The prodrome, the terrifying trigger and then this… | review of Merryn Fergusson’s book ‘What is wrong with ME’ | 5 November 2012

November 5, 2012

This review first appeared in the November 2012 issue of the ME Association's quarterly ME Essential magazine

Words by Tony Britton

Unlike a novel or thriller, it feels good to reveal the ending right at the start. Chris Fergusson, who had been poorly since the age of nine and had missed years of school because of his ME, then got better.
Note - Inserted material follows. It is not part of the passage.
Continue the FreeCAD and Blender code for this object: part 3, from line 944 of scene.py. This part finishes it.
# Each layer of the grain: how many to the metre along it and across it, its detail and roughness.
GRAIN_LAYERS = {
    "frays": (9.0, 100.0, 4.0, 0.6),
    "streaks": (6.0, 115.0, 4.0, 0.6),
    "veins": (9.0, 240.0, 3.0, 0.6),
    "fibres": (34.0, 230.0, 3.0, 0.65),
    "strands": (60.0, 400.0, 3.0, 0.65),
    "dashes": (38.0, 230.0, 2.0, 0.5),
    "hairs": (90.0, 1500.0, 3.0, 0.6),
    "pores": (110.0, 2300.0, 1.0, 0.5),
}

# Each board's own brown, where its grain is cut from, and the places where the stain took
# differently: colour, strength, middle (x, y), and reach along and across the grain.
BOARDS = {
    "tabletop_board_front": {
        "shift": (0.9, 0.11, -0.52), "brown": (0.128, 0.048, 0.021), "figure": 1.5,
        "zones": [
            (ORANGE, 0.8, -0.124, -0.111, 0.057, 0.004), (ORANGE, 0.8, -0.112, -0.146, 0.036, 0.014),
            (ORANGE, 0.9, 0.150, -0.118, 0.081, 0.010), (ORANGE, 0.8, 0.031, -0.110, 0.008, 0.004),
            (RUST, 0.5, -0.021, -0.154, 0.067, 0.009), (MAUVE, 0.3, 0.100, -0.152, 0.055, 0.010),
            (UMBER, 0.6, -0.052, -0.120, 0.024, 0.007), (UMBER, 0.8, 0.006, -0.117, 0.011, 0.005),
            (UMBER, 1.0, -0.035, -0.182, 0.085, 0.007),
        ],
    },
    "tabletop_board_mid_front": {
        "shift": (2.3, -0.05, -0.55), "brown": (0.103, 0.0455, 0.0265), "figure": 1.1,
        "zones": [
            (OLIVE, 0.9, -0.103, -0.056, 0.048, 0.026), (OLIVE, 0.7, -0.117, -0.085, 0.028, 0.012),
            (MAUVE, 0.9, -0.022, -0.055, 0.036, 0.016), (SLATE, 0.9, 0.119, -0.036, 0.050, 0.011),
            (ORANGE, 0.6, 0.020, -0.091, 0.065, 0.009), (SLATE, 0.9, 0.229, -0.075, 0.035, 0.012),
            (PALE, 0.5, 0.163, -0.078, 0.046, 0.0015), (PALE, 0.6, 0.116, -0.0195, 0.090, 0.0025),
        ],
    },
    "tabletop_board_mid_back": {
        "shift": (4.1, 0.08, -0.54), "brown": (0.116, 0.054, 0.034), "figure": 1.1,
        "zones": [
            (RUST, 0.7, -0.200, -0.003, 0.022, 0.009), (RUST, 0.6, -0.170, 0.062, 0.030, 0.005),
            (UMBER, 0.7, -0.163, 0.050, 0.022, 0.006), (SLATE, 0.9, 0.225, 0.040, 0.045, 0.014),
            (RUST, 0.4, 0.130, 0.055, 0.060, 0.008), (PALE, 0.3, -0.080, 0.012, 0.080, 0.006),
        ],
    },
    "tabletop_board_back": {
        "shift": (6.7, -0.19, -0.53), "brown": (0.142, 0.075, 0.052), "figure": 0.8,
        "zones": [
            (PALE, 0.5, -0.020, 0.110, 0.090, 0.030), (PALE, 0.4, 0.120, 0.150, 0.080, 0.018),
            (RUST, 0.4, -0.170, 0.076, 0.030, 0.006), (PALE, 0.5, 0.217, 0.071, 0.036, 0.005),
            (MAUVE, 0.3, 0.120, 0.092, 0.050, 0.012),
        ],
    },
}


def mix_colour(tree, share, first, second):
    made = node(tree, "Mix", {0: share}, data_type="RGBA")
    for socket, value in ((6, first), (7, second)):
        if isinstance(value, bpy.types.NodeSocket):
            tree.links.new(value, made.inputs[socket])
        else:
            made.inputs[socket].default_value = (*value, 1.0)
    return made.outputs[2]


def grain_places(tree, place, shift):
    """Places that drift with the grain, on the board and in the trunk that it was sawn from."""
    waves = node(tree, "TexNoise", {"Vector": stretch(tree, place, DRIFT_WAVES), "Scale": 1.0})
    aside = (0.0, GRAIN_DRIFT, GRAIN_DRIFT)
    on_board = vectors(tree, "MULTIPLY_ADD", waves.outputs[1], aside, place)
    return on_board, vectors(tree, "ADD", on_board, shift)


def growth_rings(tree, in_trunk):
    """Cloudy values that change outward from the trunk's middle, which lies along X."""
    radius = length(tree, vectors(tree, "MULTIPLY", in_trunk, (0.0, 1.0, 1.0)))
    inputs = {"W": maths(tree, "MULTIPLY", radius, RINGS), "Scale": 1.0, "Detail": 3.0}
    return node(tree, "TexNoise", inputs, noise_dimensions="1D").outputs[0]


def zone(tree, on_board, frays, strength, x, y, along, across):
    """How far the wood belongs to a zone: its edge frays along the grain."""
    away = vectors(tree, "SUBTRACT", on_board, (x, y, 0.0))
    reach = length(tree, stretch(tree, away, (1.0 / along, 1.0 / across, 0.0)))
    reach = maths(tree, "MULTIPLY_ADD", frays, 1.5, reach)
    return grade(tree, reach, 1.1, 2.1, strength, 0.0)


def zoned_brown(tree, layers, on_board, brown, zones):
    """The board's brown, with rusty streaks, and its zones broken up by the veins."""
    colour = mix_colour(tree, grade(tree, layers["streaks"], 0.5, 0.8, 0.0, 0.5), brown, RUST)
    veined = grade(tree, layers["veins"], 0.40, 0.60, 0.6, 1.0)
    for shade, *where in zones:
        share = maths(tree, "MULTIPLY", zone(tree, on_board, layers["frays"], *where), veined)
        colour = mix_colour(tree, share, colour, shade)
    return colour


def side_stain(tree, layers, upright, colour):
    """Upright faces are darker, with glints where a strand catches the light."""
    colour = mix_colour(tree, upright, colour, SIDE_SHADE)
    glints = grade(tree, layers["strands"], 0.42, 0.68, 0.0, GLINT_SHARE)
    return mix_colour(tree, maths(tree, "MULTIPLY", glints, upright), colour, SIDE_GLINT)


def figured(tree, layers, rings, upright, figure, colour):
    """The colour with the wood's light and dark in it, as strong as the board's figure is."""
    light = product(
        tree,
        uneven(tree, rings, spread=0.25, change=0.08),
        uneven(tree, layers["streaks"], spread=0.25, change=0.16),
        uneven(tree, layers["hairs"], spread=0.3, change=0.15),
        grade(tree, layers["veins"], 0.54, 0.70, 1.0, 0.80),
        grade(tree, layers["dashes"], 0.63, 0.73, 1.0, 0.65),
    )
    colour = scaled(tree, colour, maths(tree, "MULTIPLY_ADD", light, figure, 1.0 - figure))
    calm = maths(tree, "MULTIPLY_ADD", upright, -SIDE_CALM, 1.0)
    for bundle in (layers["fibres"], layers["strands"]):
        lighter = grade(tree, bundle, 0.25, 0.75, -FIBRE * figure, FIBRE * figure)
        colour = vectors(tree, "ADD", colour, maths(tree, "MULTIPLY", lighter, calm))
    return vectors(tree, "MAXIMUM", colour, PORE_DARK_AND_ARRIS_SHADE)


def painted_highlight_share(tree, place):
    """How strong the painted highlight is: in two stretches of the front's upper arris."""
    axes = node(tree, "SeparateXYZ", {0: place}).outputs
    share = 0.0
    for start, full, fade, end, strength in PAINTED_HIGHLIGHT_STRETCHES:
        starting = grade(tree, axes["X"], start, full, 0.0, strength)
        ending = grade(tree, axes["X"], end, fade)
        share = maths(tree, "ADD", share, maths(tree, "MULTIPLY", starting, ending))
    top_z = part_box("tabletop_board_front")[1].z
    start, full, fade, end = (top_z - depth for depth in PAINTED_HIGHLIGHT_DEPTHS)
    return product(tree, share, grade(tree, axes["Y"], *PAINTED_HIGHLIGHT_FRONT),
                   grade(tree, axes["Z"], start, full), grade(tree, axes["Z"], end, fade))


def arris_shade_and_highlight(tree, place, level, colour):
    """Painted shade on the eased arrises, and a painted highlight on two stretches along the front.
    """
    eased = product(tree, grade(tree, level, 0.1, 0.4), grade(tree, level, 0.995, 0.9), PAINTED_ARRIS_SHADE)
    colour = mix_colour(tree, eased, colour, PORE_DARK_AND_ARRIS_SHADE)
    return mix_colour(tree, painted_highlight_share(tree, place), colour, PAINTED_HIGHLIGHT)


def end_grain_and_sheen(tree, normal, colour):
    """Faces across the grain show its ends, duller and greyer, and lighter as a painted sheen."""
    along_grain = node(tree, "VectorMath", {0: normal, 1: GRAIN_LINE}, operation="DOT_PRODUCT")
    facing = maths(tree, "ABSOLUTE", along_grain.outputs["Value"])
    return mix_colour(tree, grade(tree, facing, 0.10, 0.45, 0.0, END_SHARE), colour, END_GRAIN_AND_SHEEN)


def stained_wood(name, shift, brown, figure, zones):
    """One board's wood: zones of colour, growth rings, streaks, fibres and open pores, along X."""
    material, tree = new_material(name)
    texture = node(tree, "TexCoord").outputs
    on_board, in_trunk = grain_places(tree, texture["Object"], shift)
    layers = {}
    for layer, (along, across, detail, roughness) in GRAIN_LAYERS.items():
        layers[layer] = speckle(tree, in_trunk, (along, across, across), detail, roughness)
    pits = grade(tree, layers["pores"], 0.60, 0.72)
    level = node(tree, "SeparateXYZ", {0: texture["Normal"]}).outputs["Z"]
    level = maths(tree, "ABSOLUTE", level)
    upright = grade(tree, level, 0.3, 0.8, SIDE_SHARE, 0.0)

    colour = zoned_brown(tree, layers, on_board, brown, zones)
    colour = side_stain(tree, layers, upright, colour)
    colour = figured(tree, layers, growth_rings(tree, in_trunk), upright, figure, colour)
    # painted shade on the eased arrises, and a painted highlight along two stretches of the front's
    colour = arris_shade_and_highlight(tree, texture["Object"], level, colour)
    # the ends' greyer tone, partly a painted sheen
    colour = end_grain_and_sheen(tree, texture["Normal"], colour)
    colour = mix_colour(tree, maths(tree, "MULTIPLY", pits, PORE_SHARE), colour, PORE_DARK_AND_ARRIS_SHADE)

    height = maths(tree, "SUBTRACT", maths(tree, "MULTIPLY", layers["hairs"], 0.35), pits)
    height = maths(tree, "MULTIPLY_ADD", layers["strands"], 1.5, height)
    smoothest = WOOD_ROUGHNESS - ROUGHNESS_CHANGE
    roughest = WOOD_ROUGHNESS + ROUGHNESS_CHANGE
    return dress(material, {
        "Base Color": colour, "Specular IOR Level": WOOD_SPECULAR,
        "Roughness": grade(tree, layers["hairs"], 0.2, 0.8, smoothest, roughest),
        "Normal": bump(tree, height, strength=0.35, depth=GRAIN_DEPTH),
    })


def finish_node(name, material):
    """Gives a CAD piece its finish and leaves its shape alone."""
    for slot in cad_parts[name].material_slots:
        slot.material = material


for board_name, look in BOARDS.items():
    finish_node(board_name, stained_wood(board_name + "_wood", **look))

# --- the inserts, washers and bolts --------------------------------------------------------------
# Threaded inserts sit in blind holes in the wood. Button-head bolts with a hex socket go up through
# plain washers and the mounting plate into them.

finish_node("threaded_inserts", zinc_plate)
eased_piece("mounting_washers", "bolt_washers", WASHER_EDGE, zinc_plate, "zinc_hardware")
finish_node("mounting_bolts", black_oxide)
He’s now working as a freelance cameraman.

But that won’t ruin this telling of his story for the many hundreds of parents frightened by what’s happening to their children who have been struck by this awful illness.
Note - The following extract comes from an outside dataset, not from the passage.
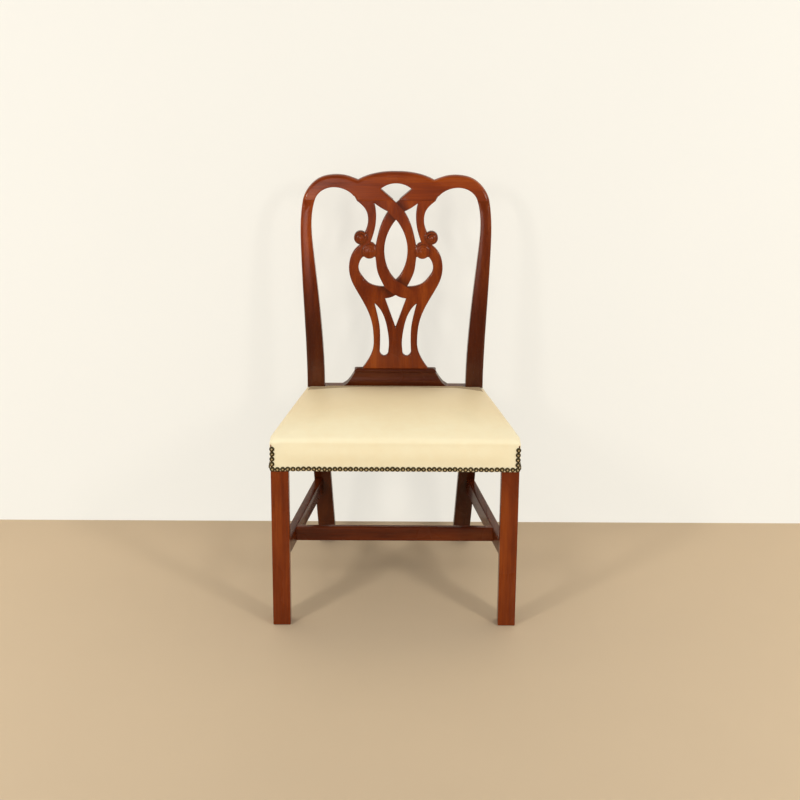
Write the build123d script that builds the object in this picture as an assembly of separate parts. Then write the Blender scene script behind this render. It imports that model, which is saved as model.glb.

Merryn Fergusson, mother of Chris and two other healthy sons, kept a diary of what was happening while husband Alex was busy being a Member of the Scottish Parliament.

The diary is at the heart of What is wrong with ME. It was kept on the hall table and Merryn wrote it up through three long years – when Chris was off school.
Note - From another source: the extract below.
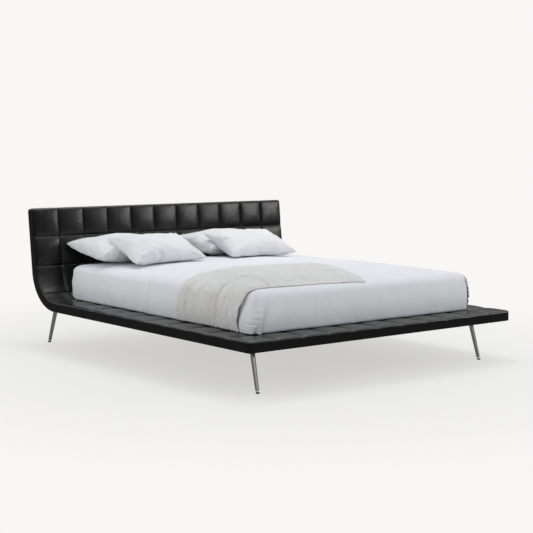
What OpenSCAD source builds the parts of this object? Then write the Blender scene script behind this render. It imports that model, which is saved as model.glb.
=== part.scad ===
// Low platform bed whose upholstered base sweeps up in one bend into the headboard,
// on four splayed steel legs, with slats, mattress, bedding, pillows and a throw.
// Rows of parts: +X to the right seen from the foot end, +Y towards the headboard, +Z up.

/* [Overall] */
// Width of the bed over the leather
bed_w = 2200; // [1800:20:2640]
// Height of the platform's top above the floor
platform_h = 322; // [270:1:400]
// Flat length of the platform, from the foot edge to the start of the bend
flat_len = 2056; // [1720:1:2460]
// Height of the headboard's front edge above the platform's top
headboard_h = 613; // [480:1:760]

/* [Bend] */
// Radius of the bend, measured on the leather's front surface
bend_r = 215; // [190:1:260]
// Angle by which the headboard leans back from upright
lean = 7.2; // [4:0.1:12]

/* [Upholstery] */
// Side of one quilted square
tile = 200; // [160:1:240]
// Thickness of the leather and of the lining
leather_t = 2; // [1.5:0.1:3]
// Foam on the top of the platform and the front of the headboard
foam_t = 25; // [20:1:35]
// Foam round the outer edges
edge_foam_t = 8; // [6:1:12]
// How far the border runs under the mattress
tuck_w = 30; // [25:1:45]
// Width of the leather turned under the platform
turn_under = 60; // [40:1:90]

/* [Frame] */
// Thickness of the platform boards
board_t = 36; // [30:1:44]
// Thickness of each plywood skin of the headboard
skin_t = 4; // [3:0.5:6]
// Width of the cross rail at the start of the bend
cross_rail_w = 80; // [70:1:100]
// Width of each headboard rib
rib_w = 60; // [50:1:80]
// Number of ribs between the two end ribs
inner_ribs = 3; // [1:1:5]
// Height of the headboard's top rail
top_rail_h = 70; // [50:1:90]

/* [Slats] */
// Number of slats on each side of the centre beam
slat_count = 13; // [10:1:14]
// Width of a slat
slat_w = 68; // [60:1:75]
// Thickness of a slat
slat_t = 8; // [7:0.5:9]
// Wall of the rubber caps that hold the slats
cap_wall = 3; // [2.5:0.5:4]
// Width of the centre beam
beam_w = 80; // [60:1:90]
// Wall of the centre beam
beam_wall = 3; // [2:0.5:4]
// Width of the ledge that carries the slats
ledge_w = 30; // [28:1:40]
// Height of the ledge
ledge_h = 30; // [24:1:32]

/* [Legs] */
// Distance of each foot from the bed's side edge, on the floor
leg_inset = 160; // [140:1:190]
// Distance of the front feet from the foot edge, on the floor
leg_setback = 117; // [80:1:160]
// Splay of the legs along the bed
splay_along = 16; // [10:0.5:20]
// Splay of the legs across the bed
splay_across = 3; // [0:0.5:5]
// Diameter of a leg at its top
leg_top_d = 30; // [26:1:36]
// Diameter of a leg at its foot
leg_foot_d = 22; // [20:1:26]
// Wall of the leg tube
leg_wall = 2; // [1.5:0.5:2.5]
// Side of the steel plate at the top of each leg
plate_w = 110; // [100:1:120]
// Thickness of the leg plate
plate_t = 5; // [4:0.5:8]

/* [Bedding] */
// How far the mattress runs past the start of the bend
mattress_reach = 97; // [60:1:110]
// Height of the mattress
mattress_h = 245; // [200:1:260]
// Thickness of the fitted sheet
sheet_t = 2; // [1:0.5:4]
// Thickness of the coverlet
coverlet_t = 14; // [8:1:20]
// Length of the coverlet on the bed, from the mattress's foot end
coverlet_len = 1125; // [900:1:1400]
// Thickness of the throw
throw_t = 8; // [5:1:12]
// Width of the throw along the bed
throw_w = 820; // [600:1:900]
// Distance of the throw's edge from the mattress's foot end
throw_offset = 95; // [60:1:200]
// How far the throw reaches past the bed's centre line
throw_reach = 200; // [0:1:400]
// Width of a back pillow
back_pillow_w = 660; // [560:1:720]
// Depth of a back pillow
back_pillow_d = 400; // [360:1:430]
// Width of a front pillow
front_pillow_w = 580; // [480:1:620]
// Depth of a front pillow
front_pillow_d = 345; // [320:1:350]

/* [Hidden] */

// Fineness of the curves
$fn = 96;
bend_steps = 30;
far = 4000;
cut = 1;

// The panel's layers, as distances behind the leather's front surface
panel_t = 2 * leather_t + foam_t + board_t;
foam_top = leather_t;
board_top = leather_t + foam_t;
board_under = board_top + board_t;
rib_front = board_top + skin_t;
rib_back = board_under - skin_t;

// The headboard's profile
bend_end_z = bend_r * (1 - sin(lean));
straight_len = (headboard_h - bend_end_z) / cos(lean);
overall_len = flat_len + (bend_r + panel_t) * cos(lean) + straight_len * sin(lean);

// Half widths across the bed
half_w = bed_w / 2;
board_half = half_w - leather_t - edge_foam_t;
inner_half = half_w - tile - tuck_w;
edge_t = leather_t + edge_foam_t;
board_start = edge_t;
foot_inner_y = tile + tuck_w;
cross_y = flat_len - cross_rail_w;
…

While he was ill, Chris hated the idea that it might one day be turned into a book and his mum was conscious that she might never be forgiven for exploiting him.

There had already been an incident when Alex, wanting a narrative to tempt the press to write about the setting up of the Cross Party Group on ME, had released a picture of Chris without his son’s permission. Chris found out when friends showed him a copy of the paper. He felt betrayed.

When Chris got shot of the illness, Merryn raised the subject again. Time heals; he gave in with good grace and a grin.

The book tells Chris’s illness story from the time when something happened to the muscles in his neck after he was banged on the back of his head by a football.

Dr Nigel Speight, the paediatrician in Durham consulted by the family, reckoned that was the prodrome – the early symptom indicating the start of a disease before more specific symptoms occur. The trigger for the onset of full-blown childhood ME, said Dr Speight, may have been something altogether more terrifying.

In 1996, the family were in their remote Galloway farmhouse when two men broke in. Son Dougal was watching TV, Chris, Alex and Merryn were asleep upstairs. Iain, the eldest boy, was away at the time.

Dougal was taken at knife point round the house for two hours while the men looted the place. Alex and Merryn were tied up. While Chris slept through everything, he was left traumatised by the enormity of the event.

“Chris began to sleep poorly and I would be aware, since I too suffered from disturbed nights, that Chris was standing on the landing outside our room too scared to move.

“On other occasions, he would be unable to sleep until we went upstairs, and then we would put him on a mattress at the foot of our bed.”

The book carefully traces what happened since then.

It details the family’s trawl round the complementary and alternative therapies they used and the people they met on route. There are also lots of commentaries by Merryn on what was happening to the family as a whole.

A must read – particularly about the propensity of youngsters to pull through everything and recover.

What is wrong with ME: a case of childhood Myalgic Encephalomyelitis, the illness and the controversy”. Paperback, 168pp. ISBN 978-1-84530-126-2 Published by The Grimsay Press. Available from Amazon HERE

2 thoughts on “The prodrome, the terrifying trigger and then this… | review of Merryn Fergusson’s book ‘What is wrong with ME’ | 5 November 2012”

  1. Sounds more like PSTD.
    Given proper diagnistic criteria are not used, who knows who does or doesn’t have ME…
    I have still to learn of somebody, properly diagnosed, who has ever recovered.